There is no one way to treat water the most effectively. The best solution is to use more than one procedure as discussed below. Before treating, strain any suspended particles through coffee filters or layers of clean cloth.
Make sure you have the necessary materials in your disaster supplies kit for the chosen water treatment methods.
There are three water treatment methods. They are as follows:

Boiling

Boiling is the safest method of treating water. In a large pot or kettle, bring water to a rolling boil for 1 full minute, keeping in mind that some water will evaporate. Let the water cool before drinking.
Boiled water will taste better if you put oxygen back into it by pouring the water back and forth between two clean containers. This also will improve the taste of stored water.


Chlorination

You can use household liquid bleach to kill micro organisms. Use only regular household liquid bleach that contains 5.25 to 6.0 percent sodium hypochlorite. Do not use scented bleaches, color safe bleaches or bleaches with added cleaners. Use bleach from a newly opened or unopened bottle.
Add 16 drops of bleach per gallon of water, stir, and let stand for 30 minutes. The water should have a slight bleach odor. If it doesn’t, repeat the dosage and let stand 15 minutes. If it still does not smell of chlorine, discard it for another source of water.

Distillation

Distillation will remove microbes that resist boiling and chlorination, as well as heavy metals, salts and most other chemicals.
Distillation involves boiling water and then collecting only the vapor that condenses. The condensed vapor will not include most impurities. To distill, fill a pot halfway with water. Tie a cup to the handle on the pot lid so that the cup will dangle right-side-up when the lid is upside-down (make sure the cup is not in the water) and boil for 20 minutes. The water that drips from the lid into the cup is distilled.

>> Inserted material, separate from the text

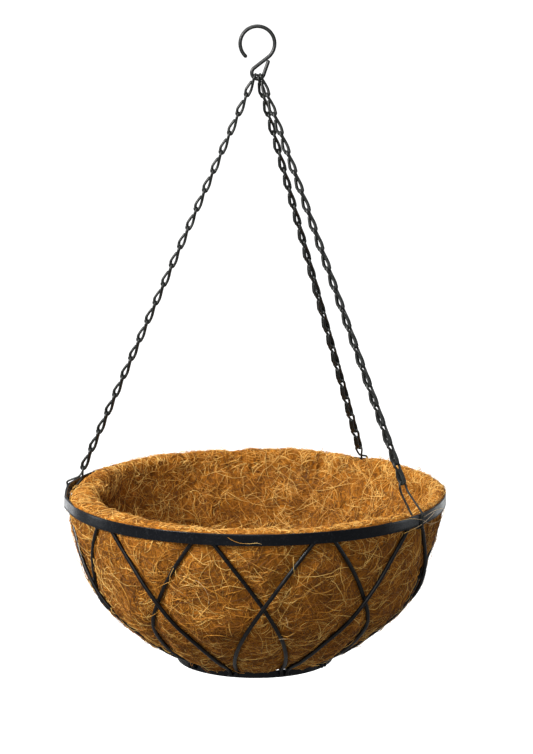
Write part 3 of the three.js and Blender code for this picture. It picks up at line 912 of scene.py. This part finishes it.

How do I Manage Food Supplies?
Safety and Sanitation


Do:

Keep food in covered containers

Keep cooking and eating utensils clean

Keep garbage in closed containers and dispose outside, burying garbage if necessary

Keep your hands clean by washing them frequently with soap and water that has been boiled or disinfected

Use only prepared canned baby formula for infants

Discard any food that has come into contact with contaminated floodwater

Discard any food that has been at room temperature for two hours or more

Discard any food that has an unusual odor, color or texture


Don't:

Eat foods from cans that are swollen, dented or corroded

Eat any food that looks or smells abnormal

Use powdered formulas with treated water

Let garbage accumulate inside, both for fire and sanitation reasons
Note: Thawed food usually can be eaten if it is still refrigerator cold. When in doubt, throw it out.

Cooking
Alternative cooking sources in times of emergency include candle warmers, chafing dishes, fondue pots or a fireplace

Charcoal grills and camp stoves should be used outdoors only

Commercially canned food may be eaten out of the can without warming

To heat food in a can:

Remove the label

Thoroughly wash and disinfect the can

Open the can before heating

How do I Manage without Power?
Look for alternate storage space for your perishable food.

Use dry ice. Twenty-five pounds of dry ice will keep a 10-cubic-foot freezer below freezing for 3-4 days. Use dry, heavy gloves to avoid injury.